Source: Joseph A. McCartin, Dissent, Vol. 58 no. 2, Spring 2011
If partisan conservatives such as Morris and his friends were all that public sector unions had to worry about, the situation would be difficult enough. But a growing bipartisan consensus, which stretches from New Jersey’s Republican governor Chris Christie to New York’s Democratic governor Andrew Cuomo and includes mainstream publications such as the Economist and the Atlantic, seems to have concluded that states and municipalities have been too generous with their employees, and that union contracts are a prime cause of the recent surge in government budget deficits. There is increasing talk of trimming pensions, benefits, and salaries for public sector workers and enacting laws that curb union political influence. “At some point,” argues Christie, “there has to be parity between what is happening in the real world and what is happening in the public-sector world.” Such arguments clearly resonate with voters. Recent polls have found both a significant drop-off in public support for government-employee unions over the past year and a rising level of passion among union opponents.

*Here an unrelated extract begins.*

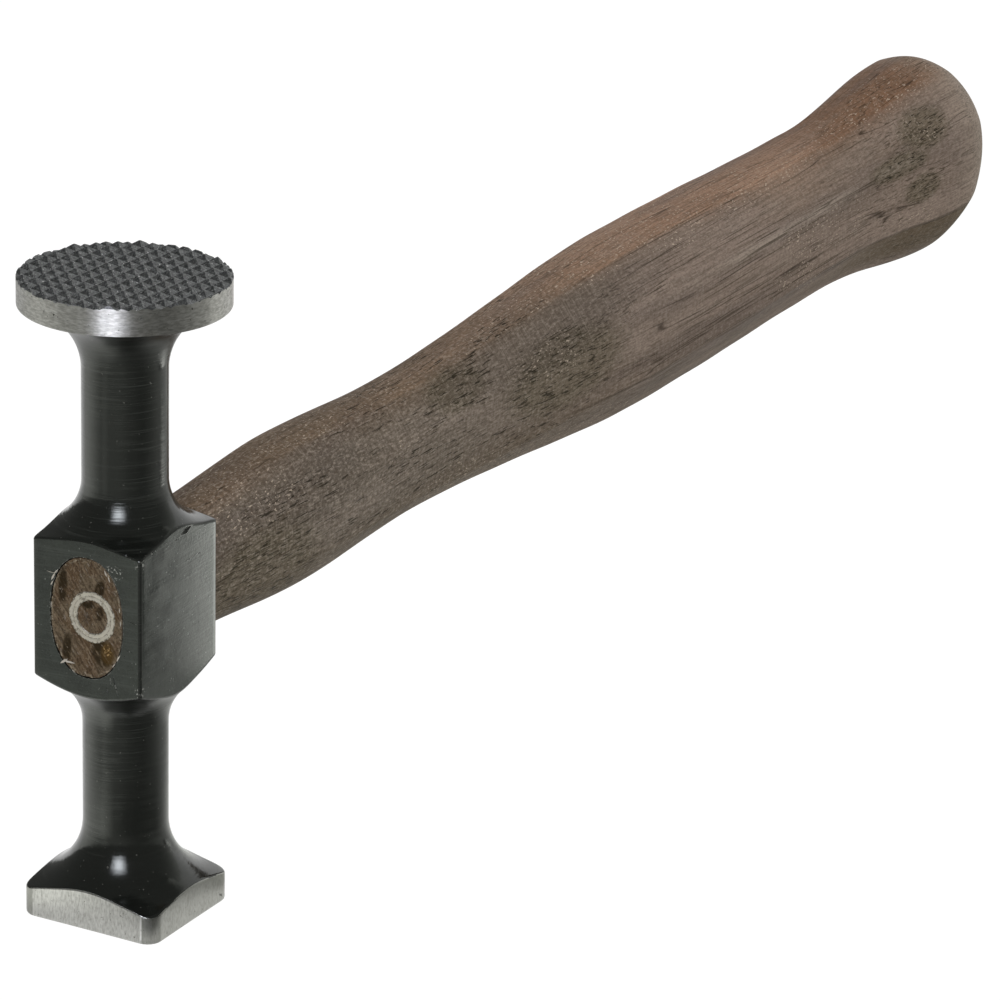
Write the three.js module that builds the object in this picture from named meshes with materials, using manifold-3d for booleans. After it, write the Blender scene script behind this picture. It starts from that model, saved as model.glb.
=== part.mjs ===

Two widely shared misperceptions are helping to drive this shift of opinion. The first holds that public sector workers now earn more on average than their private sector counterparts, making them what Indiana’s Republican governor, Mitch Daniels, calls “a new privileged class in America.” The leading candidates for the 2012 Republican presidential nomination have helped promote this view….The second perception is that collective bargaining contracts have been major contributors to the growing budget deficits of the states, a view promoted by Chris Edwards, the director of tax policy studies at the Cato Institute….
…Whether the United States can emerge from the Great Recession to confront this massive long-range failure of the private sector to generate good jobs, reliable benefits, and rising incomes for the many will depend greatly on how well public sector unions are able to weather this perilous moment. With less than 7 percent of nongovernmental workers unionized, private sector unions no longer have the leverage to improve wages and benefits for those beyond their ranks. Thus, by default, public sector unions have become the single most effective social force capable of speaking out for a just economy that lifts the standards of all workers, public and private. To preserve their credibility and their ability to fight effectively for both their members and a fairer economy for all, the unions would be wise at this moment to show that they are prepared to make sacrifices where necessary, appropriate, and fair. In turn, all who seek a fairer economy have a stake in coming together to resist the radical effort to roll back public sector unionism that is now gaining ground.